▶ _What you will do_
Begin with the first line of the entries below and reproduce each line exactly, ending with the line that holds "fill lamp on".
--- Begin ---
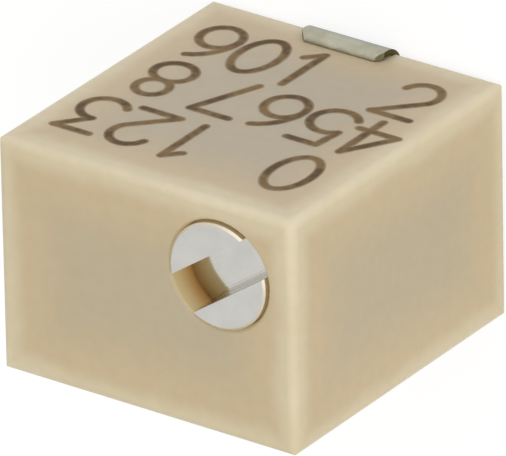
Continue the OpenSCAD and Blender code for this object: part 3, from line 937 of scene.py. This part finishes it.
class StageSettings(bpy.types.PropertyGroup):
    """Camera, lamps and floor."""
    azimuth: angle("Azimuth", "Camera's place round the part, 0 in front of it", -49.0)
    elevation: angle("Elevation", "Camera's height over the board", 46.59)
    roll: angle("Roll", "Turn of the camera about its own line of sight", -123.42)
    distance: length("Distance", "Camera's distance from the part", 188.42)
    aim_height: length("Aim height", "Height over the board that the camera aims at", 2.55)
    shift_right: length("Aim to the right", "Shift of the aim along the picture's width", -0.011)
    shift_up: length("Aim up", "Shift of the aim along the picture's height", -0.03)
    lens: FloatProperty(
        name="Lens", description="Focal length of the camera", default=1000.0, unit="CAMERA")
    floor: paint("Floor", "Colour of the floor", 244, 243, 241)
    floor_gap: length("Floor gap", "Hair's breadth between the feet and the floor", 0.01)
    world_light: FloatProperty(
        name="World", description="Strength of the light from all round", default=0.71)
    key_light: FloatProperty(
        name="Key lamp", description="Light of the key lamp on a facing surface", default=0.3)
    fill_light: FloatProperty(
        name="Fill lamp", description="Light of the fill lamp on a facing surface", default=0.16)


FLOOR_HALF = 1.0
# Strength of the white that brightens the floor for the camera, and its share
FLOOR_GLOW = 1.09
FLOOR_VEIL = 0.75
# Distance of a lamp from the part, and the lamp's side
LAMP_REACH = 0.12
LAMP_SIZE = 0.09
# Tone of the fill lamp
COOL = (0.92, 0.97, 1)
# Width of the camera's sensor in millimetres, and its nearest and farthest view in metres
SENSOR_WIDTH = 36
VIEW_START = 0.01
VIEW_END = 10


def direction(azimuth, elevation):
    """Unit vector from the part towards a place round it."""
    level = math.cos(elevation)
    return Vector((math.sin(azimuth) * level, -math.cos(azimuth) * level, math.sin(elevation)))


def seen_light(shader, plain, seen):
    """Shader that is plain for light itself, and seen for the camera, mirrors and glass."""
    camera, glossy, through = (
        shader.node("ShaderNodeLightPath", output=name)
        for name in ("Is Camera Ray", "Is Glossy Ray", "Is Transmission Ray"))
    factor = camera.math("MAXIMUM", glossy).math("MAXIMUM", through)
    return shader.node("ShaderNodeMixShader", None, {0: factor, 1: plain, 2: seen})


def make_world(scene, settings):
    """White studio that lights the part evenly from all round."""
    scene.world = bpy.data.worlds.new("studio")
    shader = Shader(scene.world)
    lit, seen = (
        shader.node("ShaderNodeBackground", None, {"Color": WHITE, "Strength": strength})
        for strength in (settings.world_light, 1.0))
    shader.node("ShaderNodeOutputWorld", None, {"Surface": seen_light(shader, lit, seen)})


def make_floor(scene, settings):
    """Pale floor that keeps the part's shadow and looks white round it."""
    mesh = bmesh.new()
    bmesh.ops.create_grid(mesh, x_segments=2, y_segments=2, size=FLOOR_HALF)
    data = bpy.data.meshes.new("floor")
    mesh.to_mesh(data)
    mesh.free()
    floor = bpy.data.objects.new("floor", data)
    floor.location.z = CAD_BOUNDS[0].z - settings.floor_gap
    scene.collection.objects.link(floor)
    shader = new_shader("pale_floor")
    plain = shader.node("ShaderNodeBsdfDiffuse", None, {"Color": settings.floor})
    glow = shader.node("ShaderNodeEmission", None, {"Color": WHITE, "Strength": FLOOR_GLOW})
    bright = shader.node("ShaderNodeMixShader", None, {0: FLOOR_VEIL, 1: plain, 2: glow})
    shader.node("ShaderNodeOutputMaterial", None, {"Surface": seen_light(shader, plain, bright)})
    data.materials.append(shader.owner)


def make_lamp(scene, name, azimuth, elevation, light, colour):
    """Square lamp. Light is how bright it makes a white surface that faces it."""
    centre = Vector((0, 0, CAD_BOUNDS[1].z / 2))
    lamp = bpy.data.lights.new(name, "AREA")
    lamp.size = LAMP_SIZE
    lamp.color = colour
    lamp.energy = light * math.pi ** 2 * LAMP_REACH ** 2
    lamp_object = bpy.data.objects.new(name, lamp)
    way = direction(math.radians(azimuth), math.radians(elevation))
    lamp_object.location = centre + way * LAMP_REACH
    lamp_object.rotation_euler = way.to_track_quat("Z", "Y").to_euler()
    scene.collection.objects.link(lamp_object)


def make_camera(scene, settings):
    """Camera that looks at the part, turned about its own line of sight."""
    back = direction(settings.azimuth, settings.elevation)
    level_up = (Vector((0, 0, 1)) - back * back.z).normalized()
    level_right = level_up.cross(back)
    right = math.cos(settings.roll) * level_right + math.sin(settings.roll) * level_up
    up = math.cos(settings.roll) * level_up - math.sin(settings.roll) * level_right
    aim = Vector((0, 0, settings.aim_height))
    aim += right * settings.shift_right + up * settings.shift_up
    data = bpy.data.cameras.new("camera")
    data.lens = settings.lens
    data.sensor_width = SENSOR_WIDTH
    data.clip_start = VIEW_START
    data.clip_end = VIEW_END
    camera = bpy.data.objects.new("camera", data)
    turn = Matrix((right, up, back)).transposed().to_4x4()
    camera.matrix_world = Matrix.Translation(aim + back * settings.distance) @ turn
    scene.collection.objects.link(camera)
    scene.camera = camera


class TRIMMER_OT_stage(bpy.types.Operator):
    """Makes the floor, world, lamps and camera"""
    bl_idname = "trimmer.stage"
    bl_label = "Stage"

    def execute(self, context):
        scene = context.scene
        settings = scene.trimmer_stage
        make_world(scene, settings)
        make_floor(scene, settings)
        make_lamp(scene, "key", azimuth=-80, elevation=45, light=settings.key_light, colour=WHITE)
        make_lamp(scene, "fill", azimuth=-10, elevation=30, light=settings.fill_light, colour=COOL)
        make_camera(scene, settings)
        scene.view_settings.view_transform = "Standard"
        return {"FINISHED"}


# Panel and registration

PROPERTY_GROUPS = {
    "trimmer_housing": HousingSettings,
    "trimmer_marking": MarkingSettings,
    "trimmer_metal": MetalSettings,
    "trimmer_inside": InsideSettings,
    "trimmer_stage": StageSettings,
}
OPERATORS = (
    TRIMMER_OT_housing, TRIMMER_OT_marking, TRIMMER_OT_screw, TRIMMER_OT_terminals,
    TRIMMER_OT_clip, TRIMMER_OT_wiper, TRIMMER_OT_sealing, TRIMMER_OT_seal_ring,
    TRIMMER_OT_worm_wheel, TRIMMER_OT_element, TRIMMER_OT_stage,
)


class TRIMMER_PT_panel(bpy.types.Panel):
    """Lists the operators and their settings"""
    bl_idname = "TRIMMER_PT_panel"
    bl_label = "Trimmer"
    bl_space_type = "VIEW_3D"
    bl_region_type = "UI"
    bl_category = "Trimmer"

    def draw(self, context):
        for operator in OPERATORS:
            self.layout.operator(operator.bl_idname)
        for name, group in PROPERTY_GROUPS.items():
            box = self.layout.box()
            for prop in group.__annotations__:
                box.prop(getattr(context.scene, name), prop)


def register():
    """Adds the classes, and one group of settings of each kind to every scene."""
    for cls in (*PROPERTY_GROUPS.values(), *OPERATORS, TRIMMER_PT_panel):
        bpy.utils.register_class(cls)
    for name, group in PROPERTY_GROUPS.items():
        setattr(bpy.types.Scene, name, PointerProperty(type=group))


def unregister():
    """Takes away what register() added."""
    for name in PROPERTY_GROUPS:
        delattr(bpy.types.Scene, name)
    for cls in (TRIMMER_PT_panel, *OPERATORS[::-1], *PROPERTY_GROUPS.values()):
        bpy.utils.unregister_class(cls)


def main():
    """Runs every operator once on the loaded frame."""
    register()
    for operator in OPERATORS:
        group, name = operator.bl_idname.split(".")
        getattr(getattr(bpy.ops, group), name)()


if __name__ == "__main__":
    main()
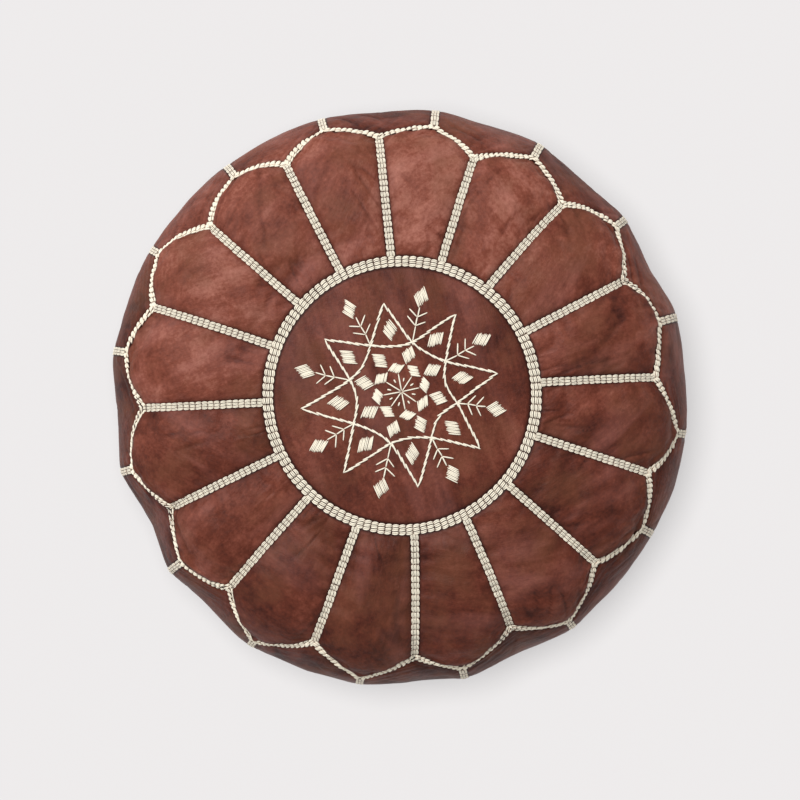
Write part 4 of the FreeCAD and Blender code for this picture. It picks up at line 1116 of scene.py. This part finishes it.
def build_rosette(skin, cotton):
    """The whole embroidery of the medallion."""
    rosette = Rosette(skin)
    star, branches, pads, middle = Thread(), Thread(), Thread(), Thread()
    for n in range(POINTS_OF_STAR):
        rosette.stem_line(star, star_path(n))
        on, between = ROSETTE_TURN + n * 45, ROSETTE_TURN + 22.5 + n * 45
        for ring in PAD_RINGS:
            angle = (on if ring.in_line else between) + ring.leans[n]
            along = polar(ring.half_length * MM * rng.uniform(0.96, 1.05), angle + ring.turns[n])
            across = polar(ring.half_width * MM * rng.uniform(0.95, 1.05), angle + ring.turns[n] + 90)
            rosette.lozenge(pads, polar(ring.reach * MM, angle), along, across * ring.strands_turn)
        build_branch(rosette, branches, between, n)
        spoke, dot = on + rng.uniform(-2, 2), between + rng.uniform(-2, 2)
        rosette.stitch(middle, polar(0.5 * MM, spoke), polar(16.6 * MM, spoke), 1.3 * MM)
        rosette.stitch(middle, polar(9.4 * MM, dot), polar(12.8 * MM, dot), 1.5 * MM)
    star.build("rosette_star_line", cotton, "rosette_star")
    branches.build("rosette_branch_stitches", cotton, "rosette_branches")
    pads.build("rosette_satin_lozenges", cotton, "rosette_lozenges")
    middle.build("rosette_middle_stitches", cotton, "rosette_centre")


def build_branch(rosette, thread, between, n):
    """A stem from a crossing to its outer lozenge, with two pairs of barbs."""
    lean = between + OUTER_PADS.leans[n]
    stops = (CROSSING_REACH[n] * MM + 0.8 * MM, 60.3 * MM, 68.3 * MM, OUTER_PADS.reach * MM - 9 * MM)
    turns = (between + CROSSING_LEAN[n], lean, lean, lean + 0.1 * OUTER_PADS.turns[n])
    places = [polar(reach, turn) for reach, turn in zip(stops, turns)]
    for start, end in zip(places, places[1:]):
        rosette.stitch(thread, start, end, 1.4 * MM)
    for root in places[1:3]:
        for side in (-1, 1):
            reach = polar(10.9 * MM * rng.uniform(0.92, 1.08), lean + side * rng.uniform(47, 58))
            rosette.stitch(thread, root, root + reach, 1.35 * MM)


# ---- zip


def dress_zip():
    """Materials for the zip's own parts, and softened edges for its metal."""
    brass, weave = brass_material(), tape_material()
    metal = ("teeth_back", "teeth_front", "top_stops", "bottom_stop", "slider", "pull")
    for part in metal + ("tape_back", "tape_front"):
        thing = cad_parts[f"zip_{part}"]
        slots = thing.data.materials
        if not slots:
            slots.append(None)
        for number in range(len(slots)):
            slots[number] = brass if part in metal else weave
        if part in metal:
            soften = thing.modifiers.new("soft_edges", "BEVEL")
            soften.width = 0.22 * MM
            soften.segments = 2
            soften.limit_method = "ANGLE"


# ---- studio


def sun(name, strength, spread, comes_from, floor, state):
    """A distant lamp, with its spread in degrees, that lights only the floor or everything but the floor."""
    lamp = bpy.data.lights.new(name, "SUN")
    lamp.energy = strength
    lamp.angle = math.radians(spread)
    thing = put(name, lamp)
    thing.rotation_euler = Vector(comes_from).to_track_quat("Z", "Y").to_euler()
    lit = bpy.data.collections.new(f"lit_by_{name}")
    lit.objects.link(floor)
    lit.collection_objects[0].light_linking.link_state = state
    thing.light_linking.receiver_collection = lit


def build_studio():
    """Pale floor, soft light from the upper left, and a long lens straight above.

    The floor has a lamp of its own almost straight overhead, so that the pouf's shadow stays close to it.
    """
    bpy.ops.mesh.primitive_plane_add(size=14)
    floor = bpy.context.object
    floor.name = "studio_floor"
    floor.data.materials.append(floor_material())
    world = bpy.data.worlds.new("studio")
    scene.world = world
    world.use_nodes = True
    sky = world.node_tree.nodes["Background"]
    sky.inputs["Color"].default_value = (1.0, 0.995, 0.995, 1)
    sky.inputs["Strength"].default_value = 0.5
    sun("window", 2.5, 38, (-0.5, 0.6, 1.0), floor, "EXCLUDE")
    sun("overhead", 53, 18, (-0.053, 0.031, 1.0), floor, "INCLUDE")
    camera = put("camera", bpy.data.cameras.new("camera"))
    camera.location = (1.0 * MM, -2.5 * MM, 4.04)
    camera.data.sensor_width = 36
    camera.data.lens = 188.4
    camera.data.clip_end = 50
    scene.camera = camera
    scene.view_settings.view_transform = "Standard"


# ---- the whole pouf


POINTS = POINTS + settle(POINTS)
GAP = seam_gap()
SEWN = sewn(POINTS, GAP)

leather = leather_material()
# each cord gets a lit colour and a painted shade colour
cotton = cord_material("cotton_cord", srgb(255, 247, 226), srgb(150, 86, 52))
sewing = cord_material("sewing_thread", srgb(112, 66, 48), srgb(52, 28, 22))
build_leather(leather)
base_half("leather_base_back", "base_half_back", 1, leather)
base_half("leather_base_front", "base_half_front", -1, leather)
build_stuffing()
skin = Skin()
build_seam_cords(skin, cotton)
build_rosette(skin, cotton)
build_base_thread(sewing)
build_zip_stitching(sewing)
dress_zip()
build_studio()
--- End ---
▶ _Exercise output_
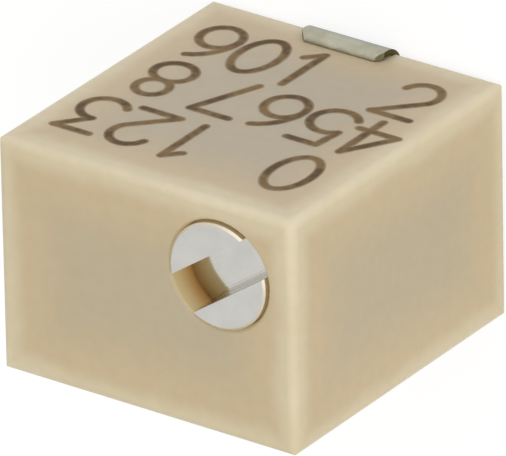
Continue the OpenSCAD and Blender code for this object: part 3, from line 937 of scene.py. This part finishes it.
class StageSettings(bpy.types.PropertyGroup):
    """Camera, lamps and floor."""
    azimuth: angle("Azimuth", "Camera's place round the part, 0 in front of it", -49.0)
    elevation: angle("Elevation", "Camera's height over the board", 46.59)
    roll: angle("Roll", "Turn of the camera about its own line of sight", -123.42)
    distance: length("Distance", "Camera's distance from the part", 188.42)
    aim_height: length("Aim height", "Height over the board that the camera aims at", 2.55)
    shift_right: length("Aim to the right", "Shift of the aim along the picture's width", -0.011)
    shift_up: length("Aim up", "Shift of the aim along the picture's height", -0.03)
    lens: FloatProperty(
        name="Lens", description="Focal length of the camera", default=1000.0, unit="CAMERA")
    floor: paint("Floor", "Colour of the floor", 244, 243, 241)
    floor_gap: length("Floor gap", "Hair's breadth between the feet and the floor", 0.01)
    world_light: FloatProperty(
        name="World", description="Strength of the light from all round", default=0.71)
    key_light: FloatProperty(
        name="Key lamp", description="Light of the key lamp on a facing surface", default=0.3)
    fill_light: FloatProperty(
        name="Fill lamp", description="Light of the fill lamp on a facing surface", default=0.16)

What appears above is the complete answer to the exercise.